Et donc cette lecture quotidienne des réseaux sociaux et de ces journaux, ça nous permet de trouver des sources d’information, des sources d’inspiration, des idées, d’angles pour des sujets, des endroits où, évidemment, moi, étant seul ici aux Etats-Unis, j’ai du mal à pouvoir tout voir et à être partout.

Donc, quand je lis dans un journal ou sur un site, ou sur le post de quelqu’un, sur les réseaux sociaux qu’il ou elle est allée à tel ou tel endroit faire un reportage qui me semble intéressant, qui me semble illustrer une problématique à un endroit et à un moment donné, parfois je me dis : tiens, pourquoi pas aller faire le même reportage ou me rendre en tout cas au même endroit ?

D'autres radios francophones publiques sont installées à Washington, et vous racontez tous ensemble, avec vos consœurs et vos confrères, la campagne pour l’élection présidentielle américaine à travers le podcast Washington d’ici. Quelle liberté éditoriale ou narrative vous apporte ce podcast par rapport aux reportages à la radio ?
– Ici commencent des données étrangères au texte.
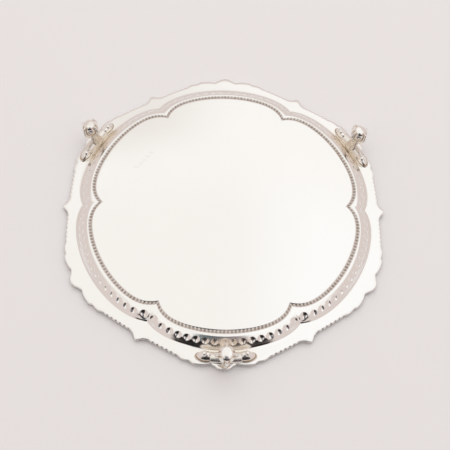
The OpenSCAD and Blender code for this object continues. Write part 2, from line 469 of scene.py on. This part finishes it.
def sheet_piece():
    """The whole sheet as one closed skin: underside, edge and face."""
    columns = lobe_columns()
    n = len(columns)
    rows = station_rows()
    a = np.broadcast_to(columns, (len(rows), n))
    r = np.array([plan_r(row, columns) for row in rows])
    z = np.repeat(rows[:, 3:4], n, axis=1) * (WELL_H / MM / -STATIONS[-1][3])
    bead_hit = bead_marks(columns, r)
    z = punch_bosses(a, r, z) - BEAD_DEEP * bead_hit
    flat = z[-1].mean()
    groove = np.clip(1.25 - np.abs(r - plan_r(BEAD_LINE, a) + 0.1) / 1.5, 0, 1)
    # darker in the bead groove and beads, and a little darker beside the feet as part of the painted
    # reflection there
    recess = np.clip(0.50 * groove + 0.80 * bead_hit + 0.10 * near_feet(a, r), 0, 1)

    shares = np.array(FLAT_SHARES)[:, None]
    well = shares * r[0]
    edge = edge_r(columns) + tooth(columns) - SHEET_INSET
    flange = r[-1] + shares * (edge - SHEET_EDGE[0][0] - r[-1])
    lip = np.array([edge - inwards for inwards, down in SHEET_EDGE])
    lip_z = np.array([np.full(n, flat - down) for inwards, down in SHEET_EDGE])
    level, none = np.full_like(flange, flat), np.zeros_like(well)

    pick = list(range(len(rows) - 1, 0, -3))     # the face needs fewer rings than the underside
    all_r = np.vstack([well, r, flange, lip, flange[::-1], r[pick], well[::-1]])
    face_z = np.vstack([level, z[pick], none]) - SHEET_MM
    all_z = np.vstack([none, z, level, lip_z, face_z])
    face_recess = np.vstack([none, recess[pick] * 0.6, none])
    all_recess = np.vstack([none, recess, none, np.full_like(lip, 0.04), face_recess])
    rad, scale = np.radians(columns), K * MM
    x, y = all_r * np.cos(rad) * scale, all_r * np.sin(rad) * scale
    points = np.stack([x, y, all_z * MM + WELL_Z], -1)

    shape = Shape()
    shape.closed(points[::-1], all_recess[::-1], (0, 0, WELL_Z - SHEET_T), (0, 0, WELL_Z))
    verts = np.array(shape.verts)
    angle = np.degrees(np.arctan2(verts[:, 1], verts[:, 0]))
    # where the tan reflection of the feet is painted on the cove
    warm = near_feet(angle, np.hypot(verts[:, 0], verts[:, 1]) / scale)
    new_piece("salver_sheet", "salver_plate", SHEET, shape, warm)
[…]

Sébastien Paour : On essaie d’en faire quelque chose qui soit dans l’esprit d'une "bande", un petit peu. On se connaît bien tous les cinq. On se voit souvent soit en reportage, soit en dehors, quand on est sur le terrain, ou quand on est ici, à Washington, et on met en commun dans un mode plus conversationnel ; on se tutoie, on met en commun toutes nos expériences.

Quand l’un est allé à un meeting de Kamala Harris, et qu’un autre est allé à celui de Trump, qu’un troisième est allé à un autre rendez-vous, une réunion d’une association de soutien, ou a participé à du porte à porte, dans un Etat clé qui va faire basculer ou pas l’élection le mois prochain, et bien, on met tout ça en commun, et on essaie d’enrichir ce qu’on fait sur nos antennes respectives en reportage, par ce podcast, qui est un rendez-vous autour de la table.

D’ailleurs, on l’a déjà fait autour d’une table, chez Frédéric Arnould (de Radio Canada). Il avait fait une paella, et on a enregistré un épisode du podcast chez lui, dans un mode encore une fois conversationnel, avec le tutoiement, où on apprend, j’espère plus de choses encore, sur les coulisses de nos reportages respectifs.